Muelu: Multithreaded performance of Muelu and Ifpack2 SGS
Created by: mhoemmen
@trilinos/ifpack2 @trilinos/muelu
[Edited to include contributors, who agreed to be public]
I just got the following e-mail from @wppowers and @eamarttila :
Hi Mark,
I have been doing some profiling (using Intel's Vtune) of simulations using the experimental multi-threaded gauss-seidel smoother and comparing the results to the same simulation using only MPI. I am seeing that a run using 1 MPI process and 4 openMP threads is roughly 20% slower than solving the same problem using 4 MPI processes and 1 openMP thread per process.
- Would you expect this type of a performance gap between multi-threaded and multi-process runs?
I have a small sample program attached that illustrates our typical usage of trilinos and also manifests the performance issue. Additionally I can send the inputs we are using if it will help with answering the question.
I also noticed during profiling that the computation of the preconditioner does not appear to be threaded.
- Is this true?
- If so, are there plans to thread the preconditioner computation?
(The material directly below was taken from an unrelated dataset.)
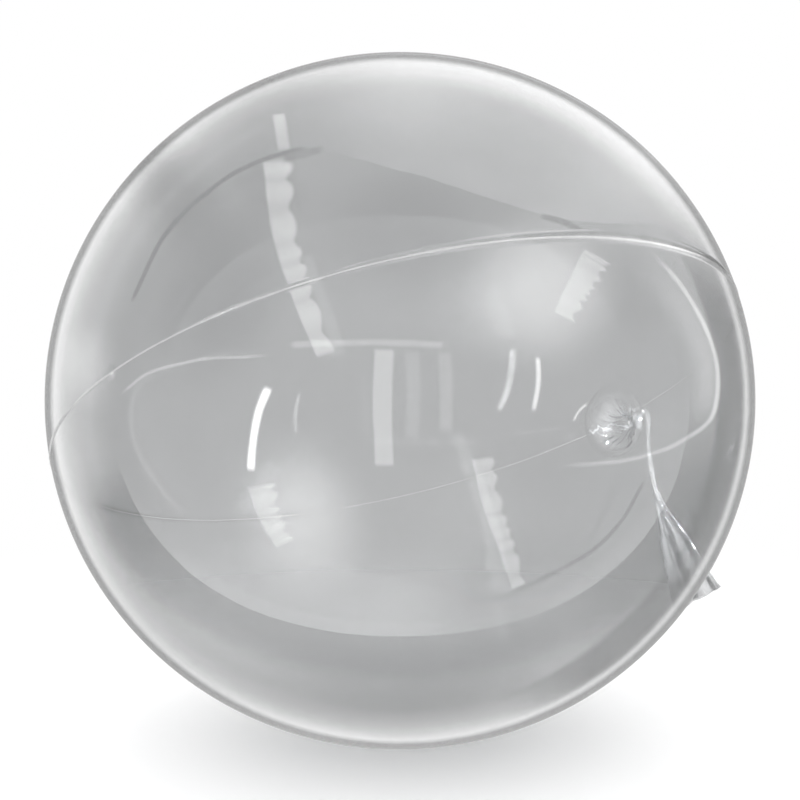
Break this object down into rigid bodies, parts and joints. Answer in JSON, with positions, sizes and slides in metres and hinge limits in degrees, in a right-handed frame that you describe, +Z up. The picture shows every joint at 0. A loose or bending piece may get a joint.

Something that was highlighted by Vtune was a load imbalance during the multi-threaded runs. I was curious if telling openMP to use dynamic scheduling would help with the load imbalance, but I don't know how to accomplish that through trilinos. In fact, it appears from the profiling results that some of the loops are using dynamic scheduling and others are using static scheduling.
- Is there a way to tell trilinos to default to a specific type of thread scheduling, particularly from the higher level interfaces such as MueLu and Tpetra?
Thanks for your assistance!
I got their permission to post this e-mail and a sample code that they wrote. Attached is a .tgz archive that has an example .cpp file, a Makefile, and some kind of project file for an IDE. multi-threaded-belos-solve.tgz.txt
One issue with the example code is that it uses the new multithreaded Gauss-Seidel through MueLu, as a smoother. I'm not sure if MueLu has plugged in that option yet, which is why I'm CC'ing the MueLu developers.